What needs to be done ::
Give only the number of lines in the listing below where the string "with" occurs.

───── Data

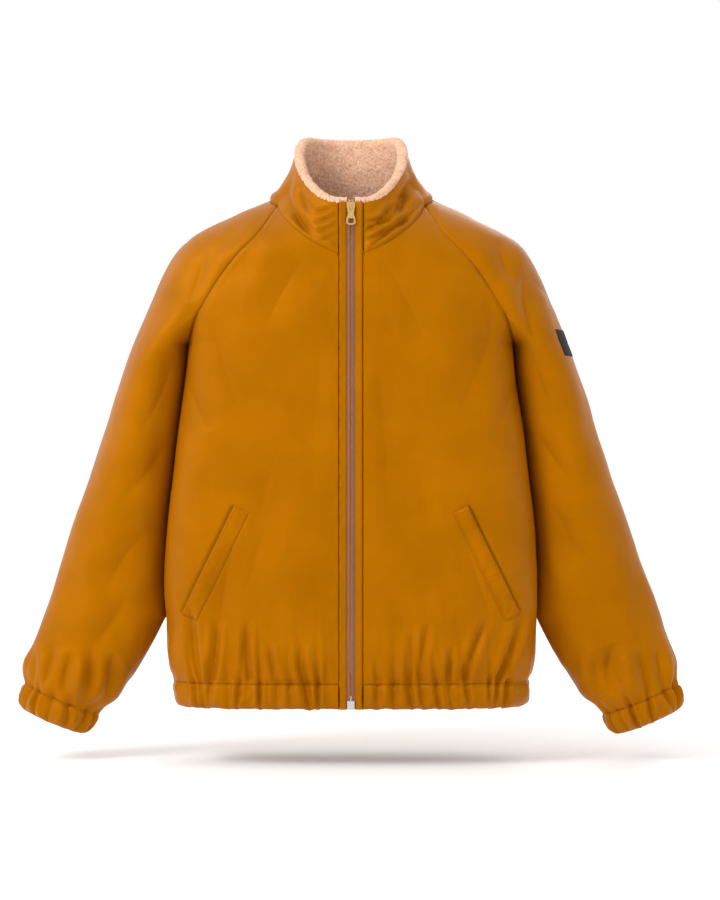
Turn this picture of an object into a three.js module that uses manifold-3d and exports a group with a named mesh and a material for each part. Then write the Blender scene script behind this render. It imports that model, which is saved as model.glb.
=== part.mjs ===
// Raglan zip-up bomber jacket with a fleece lining, standing open as it is worn.
// Millimetres, +Z up, the front faces -Y and +X is the wearer's left.
import * as THREE from 'three';
import Module from 'manifold-3d';
import { mergeVertices } from 'three/addons/utils/BufferGeometryUtils.js';

const wasm = await Module();
wasm.setup();

// ---- Driving dimensions -------------------------------------------------------------

// Body: heights are drops below the side of the neck.
const BODY_LENGTH = 715;
const HEM_BAND_HEIGHT = 35;
const HEM_HALF_WIDTH = 248;
const BODY_HALF_WIDTH = 263;
const UNDERARM_HALF_WIDTH = 229;
const UNDERARM_DROP = 205;
const ARMHOLE_TURN_DROP = 165;
const RAGLAN_HALF_WIDTH = 213;
const FRONT_DEPTH = 105;
const BACK_DEPTH = 100;
const HEM_BACK_DEPTH = 93;
const BACK_SLOPE_DROP = 150;
const BACK_TAPER_DROP = 400;
const SHOULDER_BLEND_DROP = 65;
const SHOULDER_SQUARENESS = 2.2;
const BODY_SQUARENESS = 4;
const UNDERARM_ROUNDNESS = 0.6;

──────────

Solution to this exercise ::
2